The string problem we have here, we are aware of it and working on fixing (it doesn't concern caching). The concerning part is 4.04 GB retained by ConnectionMultiplexer
[image: image] https://user-images.githubusercontent.com/13517857/202769497-fee8a4e5-57c8-41cf-98de-3761d576096a.png
I tried looking deeper into it. It looks like the Redis SDK holds a long Queue of messages
[image: image] https://user-images.githubusercontent.com/13517857/202768673-d97f9df4-e0ea-4e9e-930e-d67f7c68e2d5.png
Wanted to understand if this is expected or are we seeing\hitting a bug somewhere, either in the way we are setup OR the way SDK behaves.

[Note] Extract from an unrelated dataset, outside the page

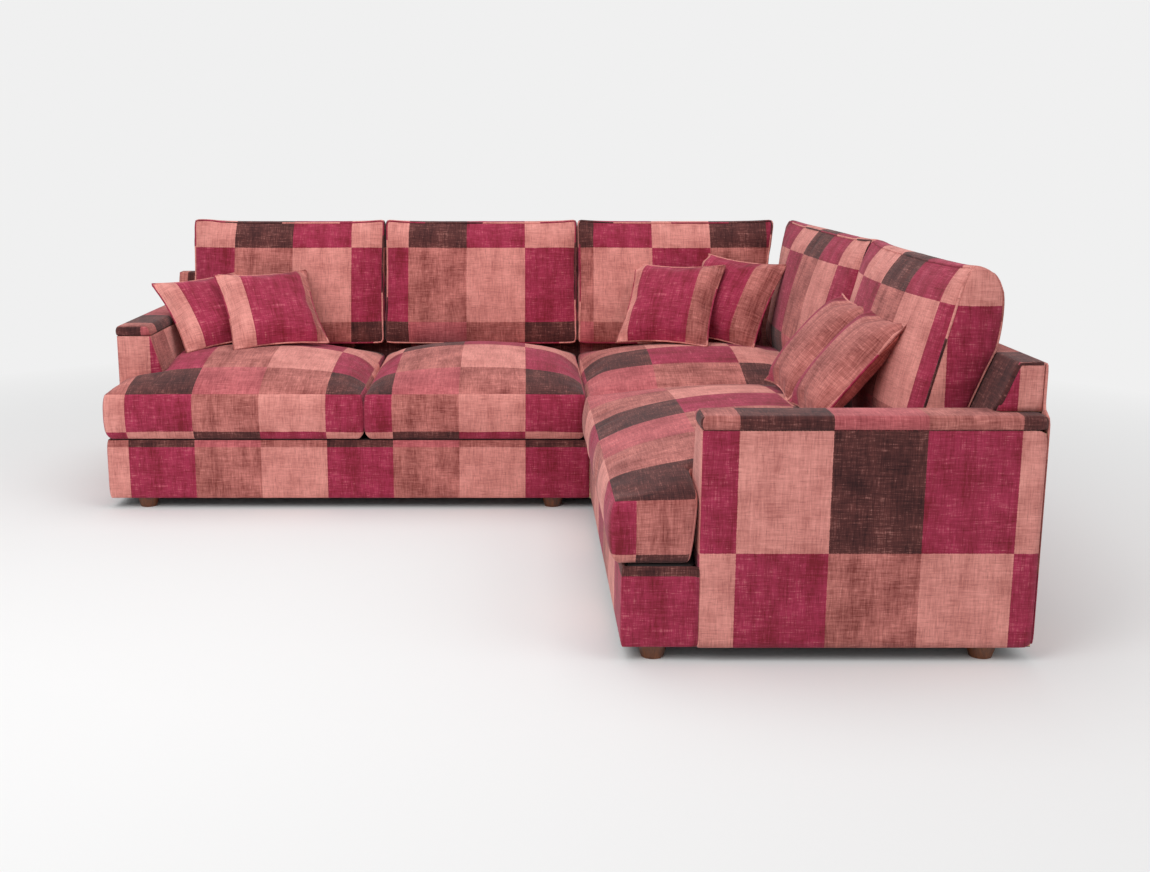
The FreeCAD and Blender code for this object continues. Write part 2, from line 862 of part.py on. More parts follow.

Also how to interpret this retained memory snapshot in general.
We are using .Net Core 3.1.x Redis caching extension lib which uses StackExchangeRedis 2.0.593
— Reply to this email directly, view it on GitHub https://github.com/StackExchange/StackExchange.Redis/issues/2307, or unsubscribe https://github.com/notifications/unsubscribe-auth/AAAEHMHEGQ6QQCMKXMLVRF3WI7RHFANCNFSM6AAAAAASE3IKB4 . You are receiving this because you are subscribed to this thread.Message ID: @.***>
I am not sure honestly and kinda stumped. I do have access to the individual values too (since this is coming from memory dump). anything in particular I could look for? I had a random hunch that maybe the Value of the fetched key was pushed to LOH but that isnt the case either (confirmed in code too it should never go to LOH).
Is there any chance you have a timeout error when this happens? The text in that might help us advise quickly.
I looked a bit deeper and don't really see any timeouts. I am assuming that I need to look in a window of days. I see few failures.
The general trend is No connection is available to service this operation.
Sample error
Exception 'No connection is available to service this operation: HMGET <RedactedKey>; IOCP: (Busy=1,Free=999,Min=400,Max=1000), WORKER: (Busy=183,Free=32584,Min=400,Max=32767), Local-CPU: n/a'. StackTrace 'StackExchange.Redis.RedisConnectionException: No connection is available to service this operation: HMGET <RedactedKey>; IOCP: (Busy=1,Free=999,Min=400,Max=1000), WORKER: (Busy=183,Free=32584,Min=400,Max=32767), Local-CPU: n/a',
@RamjotSingh That 183 worker threads busy indicated thread pool overload, which would result in a ton of backup happening. Are you doing synchronous calls overall? (I'm about to add a new stat for this). In any case: I can tell from the info here this is a very old version of the library - you'll want to upgrade here because a lot of changes have been made and we can't really solve anything for an old version. The debug info available will be far greater as well.
We run at a rather high requests per second so 183 worker threads isn't that a high a value for us (our min limit is at 400).
Regarding the SDK yes as mentioned we don't directly pull StackExchange.Redis but pull it through NetCore 3.1.x.
That being said if we were to upgrade from 2.0.593 to the latest one, should we anticipate or be on lookout for any breaking changes?
@RamjotSingh can you quantify "rather high" here? What numbers are we talking on the machine, and how many cores?
To answer your other question: there are no breaking changes known - we try to follow SemVer here.
These are typically 16 core machines taking abt 400-500 requests in parallel on a machine. But machine is running a lot more services (and doing a lot of processing too). We can approx that a particular machine running this particular process would be at abt 100 requests per second.
I am upgrading us to latest SDK version.
@RamjotSingh Your thread count is extremely high, likely due to either too much load on the CPU in general or synchronous calls that are stalled waiting on a lock or an I/O operation to complete. I'd recommend using your memory dump to see where all those threads are in their stacks. This looks like a pile-up from every standpoint.
I looked at the memory dump and only 13 threads were active (our min is set to 400 so .net wont clean them up). I did not see any other stalling etc. We are upgrading the package to latest because we saw this same thing happen on a bunch of memory dumps (not always but multiple cases where GBs worth of references are kept).
This might be related to #2070. Have you looked at a memory dump to see if you have the a large amount of RawResult[] objects taking up live and dead memory?